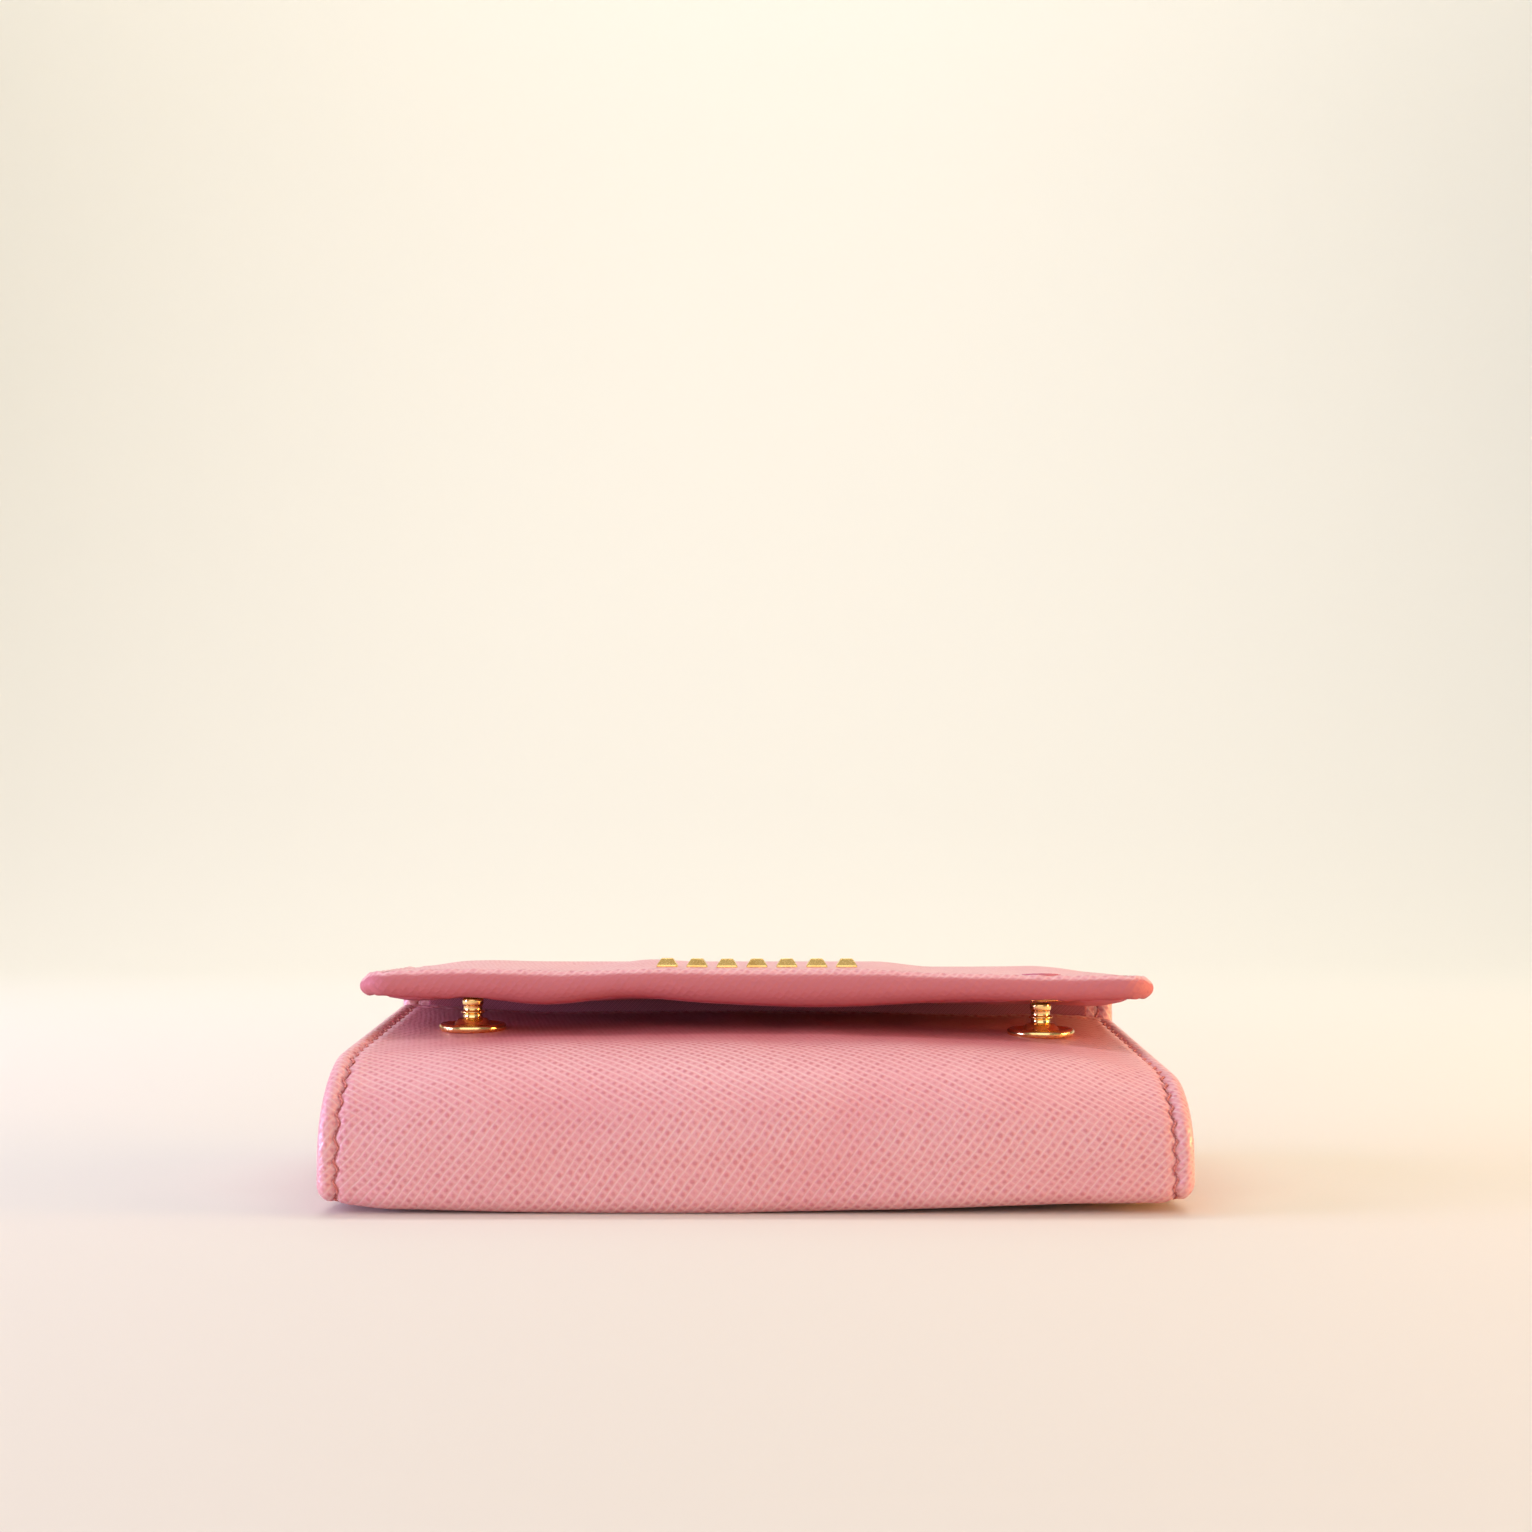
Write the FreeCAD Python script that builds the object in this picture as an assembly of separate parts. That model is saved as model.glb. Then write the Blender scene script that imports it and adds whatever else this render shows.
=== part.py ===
import FreeCAD, Part
import math
import os

# Compact flap wallet, lying on its back panel with the flap folded over the front and resting on
# its two press studs. Millimetres. X runs across the wallet, -Y is the bottom fold, +Y is the top
# spine, Z is up. The origin is on the table under the middle of the wallet.

V = FreeCAD.Vector

# Overall size
width = 110.0             # over the side edges
depth = 66.0              # bottom fold to top spine, over the outer faces
crown_height = 20.4       # front panel's outer face above the table, at mid depth
front_slope = 2.0         # degrees that the front panel rises towards the mouth
mouth_setback = 4.0       # front panel's top edge, in from the top spine's outer face

# Side edges, pressed thinner by their seams
wing_width = 9.0          # strip beside each side edge that tapers
edge_drop = 2.5           # front panel's drop at the side edge
edge_lift = 0.9           # back panel's rise off the table at the side edge
edge_pinch = 0.4          # bottom fold and top spine draw in at the side edge

# Bottom fold: a tight lower bend, a short wall, an easier bend above it and a wider shoulder
lower_radius = 3.5        # bend between the back panel and the wall
fold_height = 7.0         # where the back panel's leather meets the front panel's
fold_radius = 11.0        # bend just above that line
fold_turn = 45.0          # degrees turned by that bend
shoulder_radius = 22.0    # easier bend up onto the front panel

# Layers of a panel, from outside in
leather = 1.1
stiffener = 0.6
lining = 0.5
layer_gap = 0.05          # glue line between two layers
turned_edge = 4.0         # leather turned in round a panel's edge
tool_overrun = 1.0        # how far a cutting solid runs past the face it opens

# Folds that move
joint_gap = 0.3           # between two moving bodies
corner_radius = 1.5       # outer bend where the top spine meets the back panel and the flap
corner_clearance = 0.6    # full thickness of a panel, back from the top spine's inner face

# Flap
flap_length = 39.0        # top spine's outer face to the flap's front edge
flap_filler = 1.9
flap_lining = 1.1
flap_edge = 3.0           # leather rolled round the flap's edge
flap_edge_raise = 1.3     # underside's rise at the side edges
flap_nose_radius = 1.4    # front edge, upper bend
flap_heel_radius = 0.8    # front edge, lower bend
flap_corner_radius = 3.0  # front corners, seen from above

# Press studs on the front panel
snap_inset = 15.0         # stud's middle, in from the side edge
snap_setback = 7.0        # stud's middle, behind the flap's front edge
stud_flange_radius = 4.8
stud_flange = 0.8
stud_flange_bed = 0.1     # flange pressed into the leather
stud_boss_radius = 2.2
stud_boss = 0.9
stud_neck_radius = 1.15
stud_neck = 0.5
stud_bead_radius = 1.4
stud_bead = 0.6
stud_waist_radius = 1.05
stud_waist = 0.8
stud_head_radius = 1.22
stud_head = 0.65
stud_shank_radius = 1.3
stud_cap_radius = 3.0
stud_cap_length = 0.5
fixing_gap = 0.1          # round a shank, cap or cup in its hole

# Sockets in the flap
rest_gap = 0.2            # between a stud's head and its socket's plate while the flap rests on it
socket_offset = 0.2       # socket ahead of its stud, so that the two line up once pressed home
socket_plate_radius = 4.2
socket_plate = 0.35
socket_mouth_radius = 1.65
socket_cup_radius = 2.5
socket_cup_wall = 0.4
socket_cup_height = 2.45
socket_washer_radius = 3.8
socket_washer = 0.4
ring_wire_radius = 0.3
ring_radius = 1.45        # middle of the ring spring's wire

# Trim on the flap: a row of plain facetted studs
trim_count = 7
trim_pitch = 4.3
trim_size = 3.2
trim_top_size = 1.8
trim_height = 1.1
trim_setback = 13.0       # row's middle, behind the flap's front edge
trim_pin_radius = 0.4
trim_plate = 0.4
trim_plate_margin = 0.6

# Inside
gusset = 0.8
gusset_fold_depth = 9.0   # how far the fold reaches in
gusset_edge_setback = 2.0 # gusset's seam, in from the side edge
gusset_clearance = 0.6    # under the front panel, which moves
gusset_end = 11.0         # gusset's and divider's near end, behind the bottom fold
gusset_shoulder = 18.0    # behind the bottom fold, where the front panel turns flat
inner_end_setback = 1.0   # gusset's and divider's top edge, below the mouth
divider = 1.2
divider_height = 10.6     # underside
card_gap = 0.85           # room for a card under a pocket's face
pocket_sheet = 0.6
pocket_inset = 9.0        # pocket's side, in from the side edge
pocket_hem = 2.0
pocket_end = 13.0         # pocket's bottom, behind the bottom fold
rear_pocket_drop = 9.0    # pocket's top edge, below the mouth
middle_pocket_drop = 18.0
slip_pocket_inset = 11.0
slip_pocket_drop = 15.0
slip_pocket_depth = 24.0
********
Tally the lines in the listing that hold "FreeCAD" and report the number alone.

▶ [ANSWER]: 3